Anytime Washington faces a snow event, they appear: The people who shame their neighbors for being weather wimps.
— DCDaddy (@dcdaddysWT) January 19, 2016
Everyone in DC is @Amazon Priming last-minute snow stuff because the District is never prepared for this stuff and we’re children.
— Kim Cragg (@KimLynCragg) January 19, 2016
DC fears snow more than ISIS. https://t.co/vodkYYBRL8
— David Chipman (@davidchipman) January 19, 2016
But—and if it helps my argument, please note that my parents for some reason only recently fled one of the snowiest places in the US—there are perfectly good reasons to beware of even non-memorable snowstorms in this area. Here are just a few:
- We don’t get a lot of snow here, so governments plan accordingly. In an FAQ about snow removal, the city of Alexandria answers the question “I used to live in Chicago/Buffalo/Pittsburgh, and they always did a better job responding to snow” by noting it “typically receives 15 inches of snowfall per year” and that its “snow budget and plans are set based on this expectation, with some additional contingencies.” Even the District of Columbia, now pretty good at clearing snow, has, at best, “345 pieces of equipment and approximately 750 personnel available for any given storm,” including private contractors, to clear 2,300 miles of roads.

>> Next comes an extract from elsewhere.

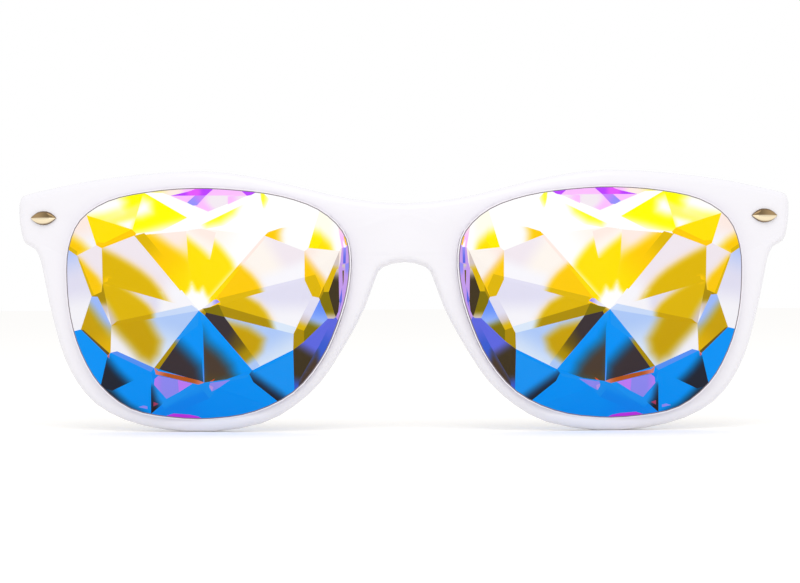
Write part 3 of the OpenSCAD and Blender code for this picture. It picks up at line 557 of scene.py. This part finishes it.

- If you have kids, prepare to spend some time with them. Many Washington-area school districts are quick-draws when it comes to school closings, and for good reason. Fairfax County Assistant Superintendent Jeffrey Platenberg told the Washington Post his decision to close schools in advance of the 2013 “Snowquester” non-storm was based on “the idea of young, inexperienced high school drivers out on frozen stuff.” Local governments remember all too well the 2011 snowstorm that trapped drivers for hours on area roads, and no one wants a lawsuit. They’ll be home with you. Here are some ideas of stuff you can do with them.
- Snow is a pain, even if you plan ahead. Even people who’d never dream of ransacking a Giant and pre-treat their sidewalks with liquid magnesium chloride will tell you it just plain sucks to deal with a lot of snow, especially if you live somewhere you can’t count on plows coming through. Also, snow shoveling is kind of dangerous! The Cleveland Clinic estimates 11,000 people per year go to the hospital because of snow shoveling, 7 percent of them for heart attacks. The American Heart Association has tips about staying safe while shoveling—including advice to not drink beforehand, which may be difficult if you’re stuck in the house with your kids.